今年の野菜生活の振り返り

今年の野菜生活

 小さな苗をホームセンターから買ってきたのは4月のことだった。私の都心での、可愛いぬいぐるみのセイウチちゃんとシャチちゃんとの生活に彩りを与えてくれた。苗と出会ったころは、手のひらに収まるサイズで茎が運ぶ間に折れないようにと気をつけた。早速プランターに植えて、肥料をあげ、水を与えた。近くには高いマンションがあり、日光が当たるところが移動するから一日に何度もプランターを動かした頃が懐かしい。日光と水を与えると驚くほどの成長を見せ、毎日毎日確かに成長していることが分かほどだ。トマトの背丈はどんどん高くなり支柱の高さを軽く超え、キュウリはどんどんつるを伸ばして物干し竿を伝っていった。ナスも私の顔ほどの大きさのある葉を広げた。

 青果店で並ぶ野菜がどのように成長するのかを見る機会は少ない。だから花を咲かせ、実ができる喜びはとても大きかった。何もない土に植えた植物が生長するのはよく考えると、とても不思議な現象だ。トマトの緑色の実が、しだいに赤く色づくことも不思議である。

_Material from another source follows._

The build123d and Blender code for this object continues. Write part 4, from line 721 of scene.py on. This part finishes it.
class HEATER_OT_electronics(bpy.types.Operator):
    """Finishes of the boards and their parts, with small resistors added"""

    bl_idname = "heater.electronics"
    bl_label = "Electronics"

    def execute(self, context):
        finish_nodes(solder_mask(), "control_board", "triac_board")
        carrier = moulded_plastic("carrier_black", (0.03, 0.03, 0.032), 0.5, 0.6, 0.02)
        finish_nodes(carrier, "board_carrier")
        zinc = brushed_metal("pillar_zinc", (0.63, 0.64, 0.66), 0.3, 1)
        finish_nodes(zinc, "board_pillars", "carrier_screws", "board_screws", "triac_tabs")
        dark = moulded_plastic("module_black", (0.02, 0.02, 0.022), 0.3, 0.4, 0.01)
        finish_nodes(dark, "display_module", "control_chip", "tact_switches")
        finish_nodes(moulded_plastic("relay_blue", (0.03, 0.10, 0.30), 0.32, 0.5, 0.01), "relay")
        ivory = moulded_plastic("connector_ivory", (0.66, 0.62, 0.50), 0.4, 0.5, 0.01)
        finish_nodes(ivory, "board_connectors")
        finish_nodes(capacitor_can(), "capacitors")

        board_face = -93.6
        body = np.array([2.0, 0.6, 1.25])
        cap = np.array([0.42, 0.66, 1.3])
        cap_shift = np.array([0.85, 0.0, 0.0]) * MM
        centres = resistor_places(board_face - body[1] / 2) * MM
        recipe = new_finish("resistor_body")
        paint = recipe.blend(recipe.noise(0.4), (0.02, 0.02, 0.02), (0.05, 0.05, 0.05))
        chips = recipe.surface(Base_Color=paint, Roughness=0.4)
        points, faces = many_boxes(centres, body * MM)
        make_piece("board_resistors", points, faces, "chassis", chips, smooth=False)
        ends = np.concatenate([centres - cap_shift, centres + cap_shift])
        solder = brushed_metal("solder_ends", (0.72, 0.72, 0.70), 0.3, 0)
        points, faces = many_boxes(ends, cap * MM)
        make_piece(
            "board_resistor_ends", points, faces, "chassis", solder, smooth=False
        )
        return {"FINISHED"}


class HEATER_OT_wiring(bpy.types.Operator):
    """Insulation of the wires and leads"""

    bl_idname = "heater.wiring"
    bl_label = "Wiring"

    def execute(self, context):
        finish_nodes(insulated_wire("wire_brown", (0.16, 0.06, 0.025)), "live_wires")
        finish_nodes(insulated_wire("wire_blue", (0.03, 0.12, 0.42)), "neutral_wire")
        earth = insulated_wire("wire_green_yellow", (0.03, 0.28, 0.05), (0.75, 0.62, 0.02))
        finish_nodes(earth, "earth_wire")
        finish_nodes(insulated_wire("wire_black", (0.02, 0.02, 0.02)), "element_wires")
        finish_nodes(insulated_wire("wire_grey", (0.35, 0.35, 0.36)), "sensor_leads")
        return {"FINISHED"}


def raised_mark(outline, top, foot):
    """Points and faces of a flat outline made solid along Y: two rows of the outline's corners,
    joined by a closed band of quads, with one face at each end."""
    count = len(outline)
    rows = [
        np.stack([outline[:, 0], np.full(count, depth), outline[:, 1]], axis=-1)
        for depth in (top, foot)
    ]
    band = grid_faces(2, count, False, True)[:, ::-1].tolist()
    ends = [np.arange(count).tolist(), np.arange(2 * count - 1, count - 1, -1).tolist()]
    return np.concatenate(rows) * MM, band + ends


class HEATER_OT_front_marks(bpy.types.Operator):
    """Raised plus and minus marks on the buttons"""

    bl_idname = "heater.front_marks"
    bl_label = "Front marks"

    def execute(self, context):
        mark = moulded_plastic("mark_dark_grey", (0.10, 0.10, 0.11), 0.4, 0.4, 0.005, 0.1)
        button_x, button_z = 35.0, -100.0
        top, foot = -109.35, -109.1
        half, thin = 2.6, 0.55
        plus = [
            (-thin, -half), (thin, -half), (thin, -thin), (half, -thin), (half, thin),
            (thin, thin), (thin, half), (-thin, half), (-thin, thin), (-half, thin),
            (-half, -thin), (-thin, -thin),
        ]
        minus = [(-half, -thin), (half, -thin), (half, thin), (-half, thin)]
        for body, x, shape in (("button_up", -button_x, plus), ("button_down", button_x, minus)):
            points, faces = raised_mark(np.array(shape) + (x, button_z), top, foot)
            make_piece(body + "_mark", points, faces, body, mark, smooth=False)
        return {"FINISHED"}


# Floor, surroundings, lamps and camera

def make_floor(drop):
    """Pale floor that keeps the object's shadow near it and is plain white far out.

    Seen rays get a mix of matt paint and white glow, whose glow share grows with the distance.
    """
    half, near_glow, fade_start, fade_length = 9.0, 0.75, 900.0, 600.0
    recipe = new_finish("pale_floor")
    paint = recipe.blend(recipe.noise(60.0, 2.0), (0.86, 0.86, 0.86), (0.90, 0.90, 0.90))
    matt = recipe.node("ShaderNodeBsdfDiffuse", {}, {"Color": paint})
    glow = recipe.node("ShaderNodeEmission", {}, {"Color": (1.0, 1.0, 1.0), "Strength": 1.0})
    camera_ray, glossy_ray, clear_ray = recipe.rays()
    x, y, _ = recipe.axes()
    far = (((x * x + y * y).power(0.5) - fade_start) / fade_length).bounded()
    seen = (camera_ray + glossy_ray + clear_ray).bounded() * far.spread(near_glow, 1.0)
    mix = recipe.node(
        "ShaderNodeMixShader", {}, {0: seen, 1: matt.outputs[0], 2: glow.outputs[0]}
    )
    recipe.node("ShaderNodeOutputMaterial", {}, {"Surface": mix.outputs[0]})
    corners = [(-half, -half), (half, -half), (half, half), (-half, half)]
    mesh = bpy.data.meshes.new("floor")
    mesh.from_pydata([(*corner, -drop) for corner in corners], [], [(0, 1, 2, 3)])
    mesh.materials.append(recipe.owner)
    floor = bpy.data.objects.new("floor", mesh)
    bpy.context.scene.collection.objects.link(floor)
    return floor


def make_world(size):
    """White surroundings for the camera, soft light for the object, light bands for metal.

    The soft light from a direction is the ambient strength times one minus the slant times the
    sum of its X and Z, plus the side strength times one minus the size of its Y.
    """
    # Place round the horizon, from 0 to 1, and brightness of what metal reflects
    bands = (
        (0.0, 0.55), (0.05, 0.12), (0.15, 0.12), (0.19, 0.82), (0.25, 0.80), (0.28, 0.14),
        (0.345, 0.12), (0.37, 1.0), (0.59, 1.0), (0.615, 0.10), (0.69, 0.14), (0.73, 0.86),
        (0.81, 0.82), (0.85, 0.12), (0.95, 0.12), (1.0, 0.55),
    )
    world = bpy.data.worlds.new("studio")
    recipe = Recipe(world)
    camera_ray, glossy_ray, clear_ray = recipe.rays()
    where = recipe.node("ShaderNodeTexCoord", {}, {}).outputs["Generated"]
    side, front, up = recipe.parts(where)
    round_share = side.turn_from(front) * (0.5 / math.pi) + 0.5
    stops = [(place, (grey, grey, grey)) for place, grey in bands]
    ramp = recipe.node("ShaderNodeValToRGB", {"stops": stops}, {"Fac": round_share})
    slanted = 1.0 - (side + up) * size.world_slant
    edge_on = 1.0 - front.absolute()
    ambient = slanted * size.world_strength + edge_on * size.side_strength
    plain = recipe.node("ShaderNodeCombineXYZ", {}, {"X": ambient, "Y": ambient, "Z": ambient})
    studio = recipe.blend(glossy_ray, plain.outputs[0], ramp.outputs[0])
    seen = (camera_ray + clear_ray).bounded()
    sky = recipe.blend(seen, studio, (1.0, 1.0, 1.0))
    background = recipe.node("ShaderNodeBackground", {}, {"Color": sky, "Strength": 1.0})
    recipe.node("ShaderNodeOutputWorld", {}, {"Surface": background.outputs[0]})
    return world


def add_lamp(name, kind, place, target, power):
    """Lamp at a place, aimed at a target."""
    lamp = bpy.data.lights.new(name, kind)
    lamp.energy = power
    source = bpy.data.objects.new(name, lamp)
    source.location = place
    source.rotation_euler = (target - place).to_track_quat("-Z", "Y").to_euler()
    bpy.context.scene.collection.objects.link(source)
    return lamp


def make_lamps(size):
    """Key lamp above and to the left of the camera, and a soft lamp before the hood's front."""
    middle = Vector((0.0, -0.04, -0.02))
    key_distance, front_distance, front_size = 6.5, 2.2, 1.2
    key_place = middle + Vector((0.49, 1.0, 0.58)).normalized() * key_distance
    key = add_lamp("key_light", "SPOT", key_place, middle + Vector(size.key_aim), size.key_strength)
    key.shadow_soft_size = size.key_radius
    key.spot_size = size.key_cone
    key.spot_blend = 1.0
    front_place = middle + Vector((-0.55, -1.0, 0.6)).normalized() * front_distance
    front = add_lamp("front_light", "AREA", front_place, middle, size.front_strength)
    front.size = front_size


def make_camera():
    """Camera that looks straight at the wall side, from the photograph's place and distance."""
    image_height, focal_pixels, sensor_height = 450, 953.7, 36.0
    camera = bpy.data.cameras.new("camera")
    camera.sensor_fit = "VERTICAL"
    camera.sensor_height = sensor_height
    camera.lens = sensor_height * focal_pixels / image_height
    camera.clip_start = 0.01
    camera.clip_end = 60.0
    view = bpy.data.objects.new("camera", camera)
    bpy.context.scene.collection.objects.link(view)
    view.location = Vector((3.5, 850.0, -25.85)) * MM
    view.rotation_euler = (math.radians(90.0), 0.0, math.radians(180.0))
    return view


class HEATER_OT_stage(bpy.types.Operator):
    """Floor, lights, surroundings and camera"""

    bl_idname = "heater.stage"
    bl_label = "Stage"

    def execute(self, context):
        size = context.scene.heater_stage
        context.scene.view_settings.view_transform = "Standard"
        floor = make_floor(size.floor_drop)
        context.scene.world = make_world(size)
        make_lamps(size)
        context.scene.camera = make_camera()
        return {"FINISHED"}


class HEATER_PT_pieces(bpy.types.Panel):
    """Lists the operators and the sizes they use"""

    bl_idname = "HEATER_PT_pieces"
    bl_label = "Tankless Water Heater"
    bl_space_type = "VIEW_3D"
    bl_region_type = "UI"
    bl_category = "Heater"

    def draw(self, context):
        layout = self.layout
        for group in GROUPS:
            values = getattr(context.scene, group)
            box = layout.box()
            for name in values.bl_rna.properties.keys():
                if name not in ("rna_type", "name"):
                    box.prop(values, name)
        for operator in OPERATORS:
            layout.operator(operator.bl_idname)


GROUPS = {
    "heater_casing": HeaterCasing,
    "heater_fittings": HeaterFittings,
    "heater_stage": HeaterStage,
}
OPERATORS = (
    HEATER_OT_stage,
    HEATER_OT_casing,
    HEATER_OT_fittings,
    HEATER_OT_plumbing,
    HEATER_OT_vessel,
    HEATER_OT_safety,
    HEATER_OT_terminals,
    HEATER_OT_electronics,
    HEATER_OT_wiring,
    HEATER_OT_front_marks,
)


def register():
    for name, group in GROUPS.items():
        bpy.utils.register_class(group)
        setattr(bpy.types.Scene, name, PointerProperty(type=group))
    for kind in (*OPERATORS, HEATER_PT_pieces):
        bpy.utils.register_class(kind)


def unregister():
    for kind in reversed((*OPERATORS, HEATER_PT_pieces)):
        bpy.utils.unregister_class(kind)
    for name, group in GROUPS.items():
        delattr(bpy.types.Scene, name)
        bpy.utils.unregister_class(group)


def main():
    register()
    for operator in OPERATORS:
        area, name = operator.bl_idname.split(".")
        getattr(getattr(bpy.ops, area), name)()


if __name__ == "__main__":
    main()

私から見ると、ただ茎が伸びたり実の色がついたりする変化は、植物の視点から見れば、体内で急速に何かが出来ているに違いない。例えば、トマトの実が赤く色づくにしても赤くなる物質をきっと作り出しているのに違いない。植物は、凄まじい速度で何かを作り出す工場になっているのだろう。ちょうど私は、大学で有機化合物を作る方法について学んだが、目的の生成物を作るために、たくさんの工程が必要でそして時間もかかる。こんなに大変な作業を、彼らは毎日当たり前のようにやってのけることは、本当に感服する。(実験室での作り方とは全く異なるだろう)

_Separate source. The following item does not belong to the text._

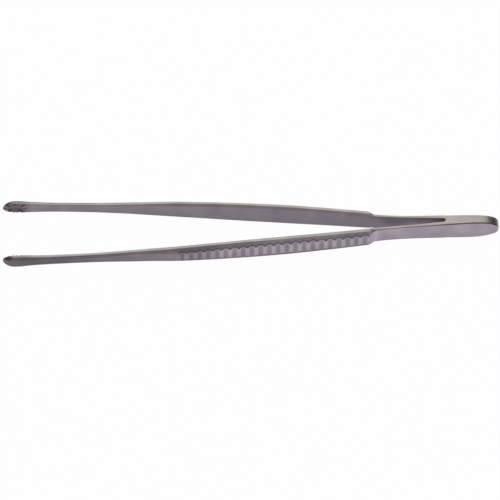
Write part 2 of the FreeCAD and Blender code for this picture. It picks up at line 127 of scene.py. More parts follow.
world = bpy.data.worlds.new("room")
scene.world = world
world.use_nodes = True
room = world.node_tree
room.nodes.clear()
room_seen = room.nodes.new("ShaderNodeBackground")
room_seen.inputs["Color"].default_value = (1, 1, 1, 1)
room_light = room.nodes.new("ShaderNodeBackground")
room_light.inputs["Color"].default_value = (0.10, 0.088, 0.095, 1)
room_path = room.nodes.new("ShaderNodeLightPath")
room_mix = room.nodes.new("ShaderNodeMixShader")
room_out = room.nodes.new("ShaderNodeOutputWorld")
room.links.new(room_path.outputs["Is Camera Ray"], room_mix.inputs["Fac"])
room.links.new(room_light.outputs[0], room_mix.inputs[1])
room.links.new(room_seen.outputs[0], room_mix.inputs[2])
room.links.new(room_mix.outputs[0], room_out.inputs["Surface"])
print("studio: three soft lights and a dim room")

# %% [markdown]
# The table is a large white sheet. Lit only by the lamps it would come out grey, so the camera sees it
# nearly white, with a trace of the forceps' shadow, and the steel mirrors it a third of the way to white.

# %% The table
TABLE_HALF = 6.0
WHITE_SHARE = 0.985
MIRRORED_SHARE = 0.34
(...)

 7月の始め、ナスは私にたくさん恵みを与え、枯れてしまった。葉についた小さな虫が、瞬く間に全体へと広がり、一週間後にあっけなく弱ってしまった。こんな都会の地上6階までどうやって、虫たちはやってきたのだろう。野菜は簡単に病気になるし、害虫に犯されるから、農家さんの苦悩も相当なものなのだろう。青果店でおいしい野菜が手に入ることを感謝しなければならない。